Cuando le propusieron la adaptación del best-seller, de Mario Puzo, Coppola se interesó, más que en la descripción del submundo gangsteril, en las relaciones familiares que se suscitaban entre los protagonistas. Trabajando con un gran presupuesto y rodeándose de algunos colaboradores inmejorables, como Gordon Willis en la iluminación y Dean Tavoularis en el diseño de producción, más la melosa y por momentos irritante partitura de Nino Rota, Coppola estructuró una saga familiar de ecos shakesperianos e inusitada violencia en la que –por cierto que aggiornándose a los gustos de los años 70 – intentó, y en muchos pasajes logró, establecer la tan mentada  síntesis entre arte e industria. Algo que, digámoslo de paso, algunos realizadores clásicos del cine americano, vg. Hitchcock, conseguían con mucho menos esfuerzo. Por cierto que la película tiene momentos magníficos, de auténtica grandeza, y un trabajo de actores en varios casos formidable (Pacino, mucho antes de convertirse en la triste parodia de sí mismo que es hoy, Duvall, el gordo Richard Castellanos, el cara de caballo Al Lettieri) pero no es, en mi opinión, la obra maestra que consideran muchos (creo que El padrino 2 es bastante superior). No resulta, por ejemplo, demasiado convincente, a pesar de las tres horas de duración del film,  la evolución del personaje de Pacino y alguna secuencia muy alabada, como la del montaje paralelo entre el bautismo del ahijado de Michel Corleone y la matanza de los distintos jefes gangsteriles, chirria como demasiado explícita y subrayada. Pero el lastre principal de la película hay que buscarlo en la actuación –por llamarla de alguna manera- de Marlon Brando.

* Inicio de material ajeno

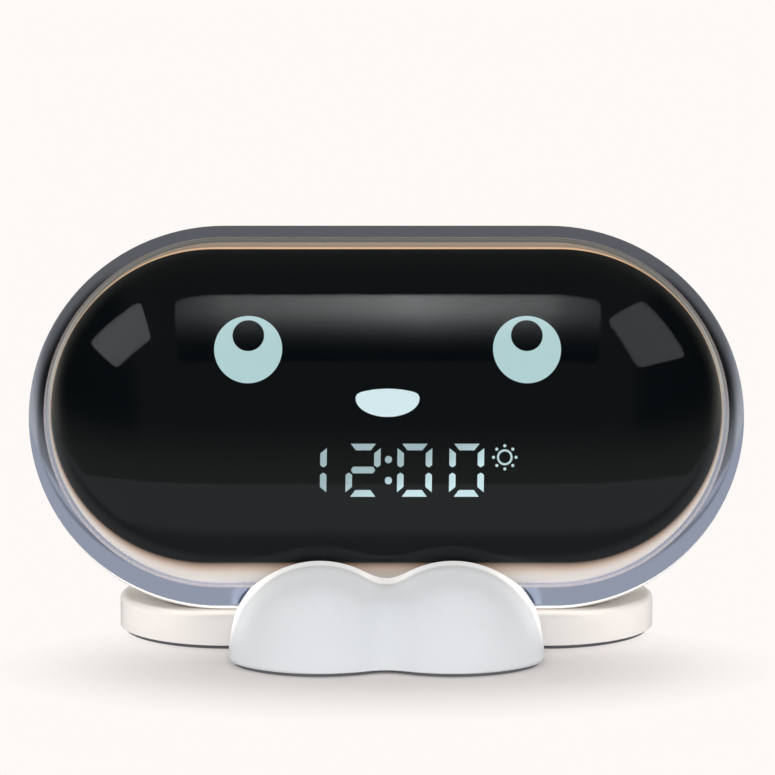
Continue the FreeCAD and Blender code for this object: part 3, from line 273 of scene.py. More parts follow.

Personalmente, con Brando nunca me llevé demasiado bien y – si me pongo estricto- diré que me parece una influencia nefasta dentro de los actores del cine moderno, a partir de su rotundo narcisismo, sus farfulleos casi ininteligibles y sus rascadas de oreja como recurso expresivo habitual. Desde luego que ha realizado algunos buenos trabajos (que seguramente no serán los que prefieren sus admiradores), tal el caso del militar secretamente homosexual de Reflejos en un ojo dorado que interpretaba con sutileza y recato o el gángster de la olvidada La noche del día siguiente, en la que, sorprendentemente, no se convertía en centro de cada escena. Pero hay muchas películas, sobre todo en su última etapa, en las que sus trabajos bordean la caricatura. En El padrino (me) cuesta entender la admiración que produce a muchos un trabajo que, a partir de su permanente oscilación entre lo risible y lo grotesco, es el principal lastre de la película, estando siempre en el límite de estropear las escenas en las que participa (como anécdota personal no puedo dejar de mencionar la satisfacción que me produjo la tremebunda paliza que le propinan a Brando en La jauría humana, otra interpretación suya considerablemente sobrevalorada). Lo cierto es que probablemente con la presencia de otro actor -Orson Welles dijo alguna vez que hubiera vendido su alma al diablo por conseguir ese papel- la película hubiera ganado bastante.

Un comentario final sobre la copia exhibida, a la que se anuncia como inmejorable y restaurada pero que, sobre todo en los momentos de planos distantes, no supera a la exhibida en ocasión del reestreno de la película en los años 90.